You go sector by sector and I think you get different answers. How it all adds up into an aggregate? That’s the part that I am going to have our staff try to tease out so we can tell the story.
Q: But when there isn’t that upward pressure on pay, how to decide whether to keep raising rates?
A: I hear that every day. My approach is going to be, just take the data as it comes.
I am not wedded to any policy pathway. I will allow myself to be informed by what the data show us. And not just the hard data, but what I am hearing by my ears on the street as to what’s going on.
In the financial crisis, it is my sense that there were people on the street who had some pretty good hints about what was going on before it ever showed up in the data.
Part of my job is to go out and talk to as many people as possible. And really listen.
Q: How do you argue to people that the Fed should be separate from politics?
A: When the Fed was established it was meant to be independent. There are political appointments, but their terms are 14 years. So the terms are such that, once they are confirmed, they then can act as if they will be independent of the political environment. It is structurally designed to be independent.
In a political context, your consideration is far more parochial. ‘I need to get elected tomorrow.’ And what’s the best way to get elected tomorrow? Give me a huge stimulus right now. We would wind up with a highly volatile economic environment.

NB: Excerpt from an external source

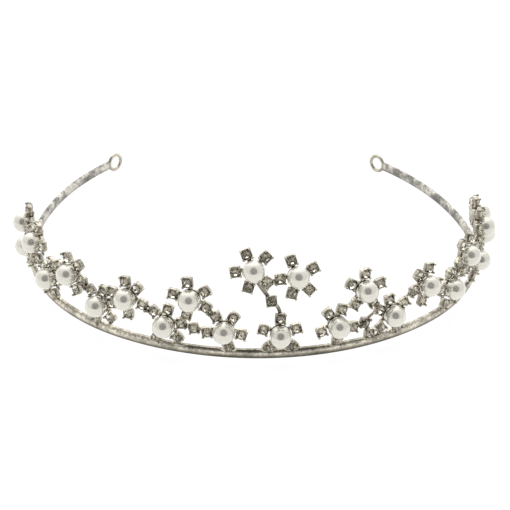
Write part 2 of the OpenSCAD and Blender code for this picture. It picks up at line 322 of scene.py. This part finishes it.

There may be short-run benefits, but it will undermine our hope for long-ruin, consistent, stable growth.
What you want is the people who have to make judgments about that to be insulated from, or inoculated against, tomorrow’s headline.
Q: Does that apply to the other half of the Fed mandate, to the jobs mandate?
A: They are closely connected. It’s a dual mandate, which means we have a tension in our policy space, but they are connected. The level of price stability you have will affect jobs and have a clear impact on employment.